**Data excerpt**.

■ ■ ■ ■ ■

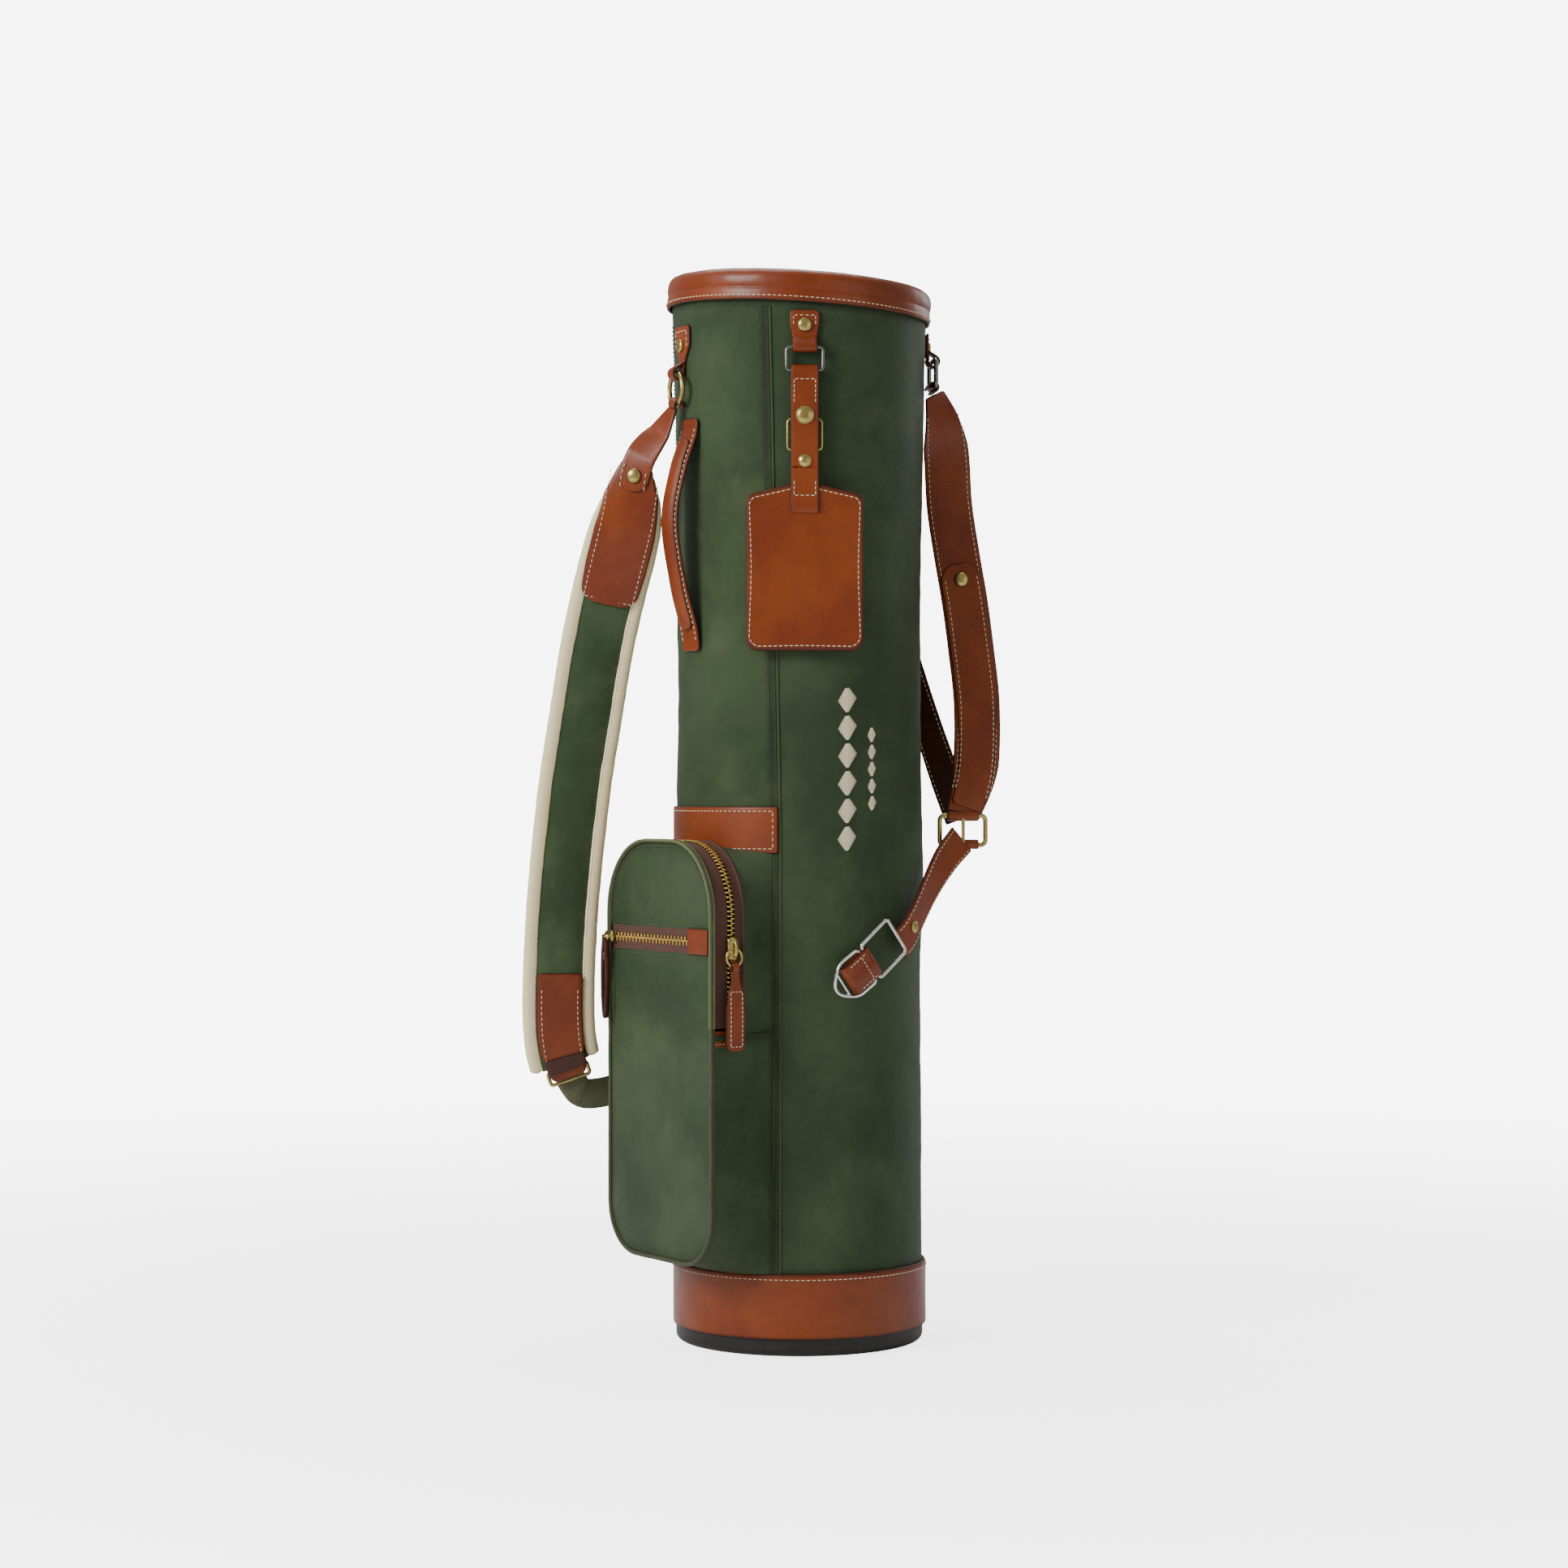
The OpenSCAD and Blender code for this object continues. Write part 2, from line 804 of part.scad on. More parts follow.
module strap_end_loop() {
    low_z = strap_ring_z - strap_ring_r;
    color("#8a4022") {
        on_skin(strap_tab_angle, strap_loop_z, strap_out)
            translate([0, 0, low_z - strap_loop_z + 0.7])
                rotate([0, 90, 0])
                    difference() {
                        cylinder(h = 11, r = strap_bore_r + leather_t, center = true);
                        cylinder(h = 13, r = strap_bore_r, center = true);
                    }
        ribbon(shoulder_route, 0.16, 1.62, [16, 24, 30], 5, steps = 10);
        ribbon(shoulder_route, 0.9, 2.5, [20, 26, 30, 30, 28], leather_t,
            [0, 5, ply_lift, ply_lift, ply_lift], steps = 12);
    }
}

module strap_rivet() {
    color("#b9a566")
        on_route(shoulder_route, 2.1, ply_lift + leather_t / 2 + gap)
            rivet(5.5, 2.4);
}

module shoulder_pad() {
    color("#9a4b26")
        ribbon(shoulder_route, 1.75, 4.15, [24, 44, 50, 50, 46], leather_t,
            [face_lift, face_lift], steps = 16);
}

module strap_band() {
    w = strap_w - 2 * binding_w - 2 * gap;
    color("#44523b")
        ribbon(shoulder_route, 1.8, 12.4, [20, w, w, w, w, w, w, w], strap_core_t, steps = 40);
}

module strap_binding() {
    color("#d9cfae")
        for (side = [-1, 1])
            ribbon(shoulder_route, 2.9, 12.4, [binding_w, binding_w], strap_core_t + 2,
                shift = side * (strap_w - binding_w) / 2, steps = 34);
}

module strap_lower_patch() {
    color("#8f4724")
        ribbon(shoulder_route, 10, 12.7, [38, 38, 38, 30], leather_t,
            [face_lift, face_lift], steps = 10);
}

module strap_slide_bar() {
    color("#6f6238")
        ribbon(shoulder_route, 12.5, 12.9, [34, 34], 3, [-1.2, -1.2], steps = 2);
}

module strap_webbing() {
    color("#6e7050")
        ribbon(webbing_route, 0.1, len(webbing_route) - 1.02, [25, 25], 2);
}

// ---- Name tag ----

tag_low_z = tag_bar_z - tag_ring_h + 2 * tag_wire;
tag_ply_z = tag_bar_z - 128;
tag_front = leather_t + tag_wire + free;
plate_top = tag_ply_z + 20;

module on_tag(z) {
    on_skin(tag_angle, tag_bar_z, tag_out)
        translate([0, 0, z - tag_bar_z])
            children();
}

module tag_ring() {
    color("#77756c")
        on_tag((tag_bar_z + tag_low_z) / 2)
            wire_frame(tag_ring_w, tag_ring_h, tag_wire, 3);
}

// One long loop of leather: round the ring at the top and through the plate's slot below
module long_loop(w, r, h) {
    rotate([0, 90, 0]) {
        cylinder(h = w, r = r, center = true);
        translate([h, 0, 0])
            cylinder(h = w, r = r, center = true);
        translate([h / 2, 0, 0])
            cube([h, 2 * r, w], center = true);
    }
}

module tag_strap() {
    drop = tag_low_z - tag_ply_z;
    color("#9a4b26")
        on_tag(tag_low_z)
            difference() {
                long_loop(tag_w, tag_front, drop);
                long_loop(tag_w + 2, tag_wire + free, drop);
            }
}

module tag_snaps() {
    color("#b9a566") {
        on_tag(rim_z - 107)
            translate([0, -tag_front - 0.05, 0])
                rivet(7, 2.6);
        on_tag(rim_z - 143)
            translate([0, -tag_front - 0.05, 0])
                rivet(5, 2.2);
    }
}

module tag_plate() {
    t = 2 * (tag_wire + free) - 2 * gap;
    low = plate_top - plate_h;
    corner = 9;
    w = plate_w / 2;
    color("#9a4b26")
        on_tag(0)
            rotate([90, 0, 0])
                translate([0, 0, -t / 2])
                    linear_extrude(height = t)
                        difference() {
                            polygon(concat(
                                arc(corner - w, low + corner, corner, 180, 270, 6),
                                arc(w - corner, low + corner, corner, 270, 360, 6),
                                arc(w - 7, plate_top - 14, 7, 0, 75, 5),
                                [[tag_w / 2, plate_top], [-tag_w / 2, plate_top]],
                                arc(7 - w, plate_top - 14, 7, 105, 180, 5)
                            ));
                            translate([-tag_w / 2 - 2, tag_ply_z - tag_front - 2])
                                square([tag_w + 4, tag_front + 2]);
                        }
}

// ---- Right-hand straps ----

module side_ring() {
    color("#77756c")
        on_skin(rear_angle, rear_bar_z, rear_out)
            translate([0, 0, -(rear_ring_h / 2 - ring_wire)])
                wire_frame(rear_ring_w, rear_ring_h, ring_wire, 5);
}

module side_strap() {
    low = rear_ring_h - 2 * ring_wire;
    color("#7d3b1f") {
        on_skin(rear_angle, rear_bar_z, rear_out)
            translate([0, 0, -low])
                rotate([0, 90, 0])
                    difference() {
                        cylinder(h = 26, r = ring_wire + gap + leather_t, center = true);
                        cylinder(h = 28, r = ring_wire + gap, center = true);
                    }
        ribbon(side_route, 0.08, 8.76, [28, side_w, side_w, side_w, side_w, side_w, side_w, 26],
            3.6, steps = 40);
        for (side = [-1, 1])
            on_buckle()
                translate([side * 9, 0, buckle_h / 2 - ring_wire])
                    difference() {
                        union() {
                            rod(8, ring_wire + gap + leather_t);
                            translate([-4, -1.8, 0])
                                cube([8, 3.6, 12]);
                        }
                        rod(10, ring_wire + gap);
                    }
    }
}

module back_strap() {
    color("#3f2114")
        ribbon(back_route, 0.2, len(back_route) - 1.04, [26, 26], leather_t);
}

module side_rivet() {
    color("#b9a566")
        on_route(side_route, 4.55, 2.2)
            rivet(6, 2.4);
}

// The buckle hangs at the end of the side strap: a frame with its bar across the strap
buckle_angle = 147;
buckle_z = rim_z - 436;
buckle_out = 34;
buckle_face = 64;
buckle_w = 42;
buckle_h = 28;

module on_buckle() {
    translate(at_angle(buckle_angle, body_r + buckle_out, buckle_z))
        rotate([0, 0, buckle_face])
            children();
}

module side_buckle() {
    color("#b39a55")
        on_buckle()
            wire_frame(buckle_w, buckle_h, ring_wire, 4);
}

module buckle_prong() {
    reach = buckle_h - 2 * ring_wire;
    color("#c2ab68")
        on_buckle()
            translate([0, 0, reach / 2])
                difference() {
                    union() {
                        rotate([0, 90, 0])
                            cylinder(h = 4, r = ring_wire + free + 1.4, center = true);
                        translate([-1.4, -ring_wire - free - 1.4, -reach - 1])
                            cube([2.8, 1.4, reach + 1]);
                    }
                    rod(6, ring_wire + 0.05);
                }
}

// The tail's rings lie on the skin in one chain: each frame is hinged on the bar before it
tail_slope = 38;
tail_out = 8;
tail_wire = 1.5;
tail_w = 26;
tail_ring_l = 37;
tail_ring_w = 36;
tail_bend = -6;

module on_tail_ring() {
    on_skin(95, rim_z - 529, tail_out, -tail_slope)
        children();
}

module on_link() {
    on_tail_ring()
        translate([tail_wire - tail_ring_l / 2, 0, 0])
            rotate([0, 0, tail_bend])
                children();
}

end_bar_x = -2 * (tail_wire + free);

module on_end_ring() {
    on_link()
        translate([end_bar_x, 0, 0])
            rotate([0, 0, tail_bend])
                children();
}

module tail_strap() {
    bore = tail_wire + free;
    color("#7d3b1f") {
        ribbon(tail_route, 0.35, 4.68, [tail_w, tail_w], 3.4);
        on_tail_ring()
            translate([tail_ring_l / 2 - tail_wire, 0, 0])
                difference() {
                    cylinder(h = tail_w, r = bore + leather_t, center = true);
                    cylinder(h = tail_w + 2, r = bore, center = true);
                }
    }
}

module tail_rivet() {
    color("#b9a566")
        on_route(tail_route, 3.6, 2)
            rivet(4.5, 2);
}

module tail_ring() {
    color("#a5a29a")
        on_tail_ring()
            wire_frame(tail_ring_l, tail_ring_w, tail_wire, 3);
}

module tail_link() {
    bore = tail_wire + free;
    low = -22;
    color("#8f4724")
        on_link()
            difference() {
                union() {
                    cylinder(h = tail_w, r = bore + leather_t, center = true);
                    translate([low / 2, 0, 0])
                        cube([-low, 2 * (bore + leather_t), tail_w], center = true);
                    translate([low, 0, 0])
                        cylinder(h = tail_w, r = bore + leather_t, center = true);
                }
                cylinder(h = tail_w + 2, r = bore, center = true);
                translate([low / 2, 0, 0])
                    cube([-low, 2 * bore, tail_w + 2], center = true);
                translate([low, 0, 0])
                    cylinder(h = tail_w + 2, r = bore, center = true);
            }
}

// The end ring is wire with a flat plate across its shaped end
module end_ring() {
    length = 29;
    half = tail_ring_w / 2 - 2 * tail_wire;
    plate_x = tail_wire - length;
    color("#a5a29a")
        on_end_ring() {
            translate([tail_wire - length / 2, 0, 0])
                wire_frame(length, tail_ring_w, tail_wire, 3);
            rotate([90, 0, 0])
                translate([0, 0, -1])
                    linear_extrude(height = 2)
                        polygon([
                            [plate_x, -half], [plate_x, half], [plate_x - 5, half - 6],
                            [plate_x - 7, 0], [plate_x - 5, 6 - half]
                        ]);
        }
}

base_foot();
foot_screws();
base_cup();
club_pad();
base_cuff();
stiffening_tube();
lining();
main_canvas();
front_canvas();
seam_welts();
top_frame();
top_collar();
divider_bar();
divider_cloth();
pocket_band();
pocket_gusset();
pocket_lower_panel();
pocket_lower_piping();
main_zip_outer_chain();
carry_handle();
strap_tab();
tag_tab();
rear_tab();
strap_anchors();
body_rivets();
flap_panel();
flap_piping();
main_zip_inner_chain();
front_zip_chain();
front_zip_patch();
main_zip_slider();
main_zip_ring();
main_zip_pull();
front_zip_slider();
front_zip_pull();
strap_ring();
strap_end_loop();
strap_rivet();
shoulder_pad();
strap_band();
strap_binding();
strap_lower_patch();
strap_slide_bar();
strap_webbing();
tag_ring();
tag_strap();
tag_snaps();
tag_plate();
side_ring();
side_strap();
back_strap();
side_rivet();
side_buckle();
buckle_prong();
tail_strap();
tail_rivet();
tail_ring();
tail_link();
end_ring();
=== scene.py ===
"""Looks of a slim round golf carry bag in waxed canvas and leather, built round its fixed frame.

Everything is in metres: +Z is up, the pocket faces -Y, and angles round the bag start at the pocket's
middle and grow towards +X.
"""
import json
import logging
import math
from dataclasses import dataclass, field
from enum import Enum
from typing import Sequence

import bmesh
import bpy
import numpy as np
from mathutils import Matrix, Vector, noise


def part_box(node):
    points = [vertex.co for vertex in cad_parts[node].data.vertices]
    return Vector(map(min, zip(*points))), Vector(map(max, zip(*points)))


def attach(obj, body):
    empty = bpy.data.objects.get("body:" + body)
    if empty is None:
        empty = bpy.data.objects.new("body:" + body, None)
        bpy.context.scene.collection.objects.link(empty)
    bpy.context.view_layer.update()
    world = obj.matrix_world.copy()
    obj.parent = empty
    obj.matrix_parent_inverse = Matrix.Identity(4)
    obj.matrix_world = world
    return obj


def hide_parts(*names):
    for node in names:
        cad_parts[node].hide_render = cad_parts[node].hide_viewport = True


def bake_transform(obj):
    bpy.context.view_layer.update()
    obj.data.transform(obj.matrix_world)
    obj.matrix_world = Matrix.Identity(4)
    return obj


LOG = logging.getLogger("golf_bag")
MM = 0.001
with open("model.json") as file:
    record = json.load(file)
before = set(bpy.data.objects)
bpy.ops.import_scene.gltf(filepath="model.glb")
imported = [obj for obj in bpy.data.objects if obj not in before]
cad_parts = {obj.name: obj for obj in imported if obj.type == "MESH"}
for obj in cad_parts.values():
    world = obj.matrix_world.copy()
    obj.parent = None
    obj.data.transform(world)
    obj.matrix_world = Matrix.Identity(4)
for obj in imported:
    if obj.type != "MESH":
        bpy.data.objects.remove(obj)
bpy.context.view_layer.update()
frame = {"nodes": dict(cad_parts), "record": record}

Colour = tuple[float, float, float]
Array = np.ndarray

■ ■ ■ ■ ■

**Exercise aim**. In the listing above, find the line with "strap_lower_patch();" and the line with "zip(*points))), Vector(map(max, zip(*points)))", then print exactly those lines and every line between them.

**Response to this exercise**.
strap_lower_patch();
strap_slide_bar();
strap_webbing();
tag_ring();
tag_strap();
tag_snaps();
tag_plate();
side_ring();
side_strap();
back_strap();
side_rivet();
side_buckle();
buckle_prong();
tail_strap();
tail_rivet();
tail_ring();
tail_link();
end_ring();
=== scene.py ===
"""Looks of a slim round golf carry bag in waxed canvas and leather, built round its fixed frame.

Everything is in metres: +Z is up, the pocket faces -Y, and angles round the bag start at the pocket's
middle and grow towards +X.
"""
import json
import logging
import math
from dataclasses import dataclass, field
from enum import Enum
from typing import Sequence

import bmesh
import bpy
import numpy as np
from mathutils import Matrix, Vector, noise


def part_box(node):
    points = [vertex.co for vertex in cad_parts[node].data.vertices]
    return Vector(map(min, zip(*points))), Vector(map(max, zip(*points)))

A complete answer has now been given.